Sustainability wasn’t front of mind when SATC aired between 1998 and 2004, but it’s something Rogers and Santiago take seriously on AJLT. Carrie in particular dresses in a way that feels right for now, mixing well-loved favourites with newer pieces such as J.W. Anderson’s “pigeon” bag. As well as repurposing and remodelling existing garments, they source vintage looks “from everywhere”, according to Santiago. “We buy from Etsy and eBay, plus certain collectors that we work with all over the world. We leave no stone unturned because you never know what you’re going to find — in a thrift store, at a vintage show, flea market or online. We’re always looking.”

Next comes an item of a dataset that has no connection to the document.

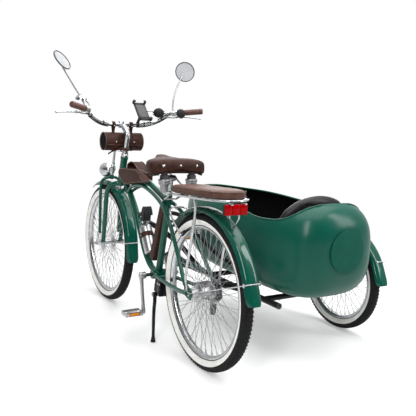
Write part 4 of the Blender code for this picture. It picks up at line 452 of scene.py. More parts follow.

Rogers namechecks London as being “a huge resource for vintage but also for contemporary design. Since the beginning we’ve had a relationship with Vivienne Westwood. We love Molly Goddard. And we’ve been trying to get Richard Quinn on our show too. We adore him. We’ve tried numerous times to get some kind of look, but we haven’t had a [suitable] scene yet. We’re begging for a scene that warrants a look from that show he did with the latex on everybody’s faces. We loved that so much. But what are we going to do — have Nicole Ari Parker go and get a coffee in it?”
Sounds perfectly plausible to me. Whatever we can expect from series two, one thing is for sure: there won’t be any quiet luxury. “I’ve noticed the term being used a lot and think it’s a cool marketing moniker,” Rogers says. “It makes sense for Succession, a show where they all wear clothes that are luxurious but under the radar.”
Please promise us that boring beige swag will never have any place in Carrie’s wardrobe, I plead. “I don’t think on our show anyone wants to see a sedately dressed wealthy person,” Rogers laughs. And just like that, quiet luxury’s reign is over.
And Just Like That is available to stream on Neon and SkyGo.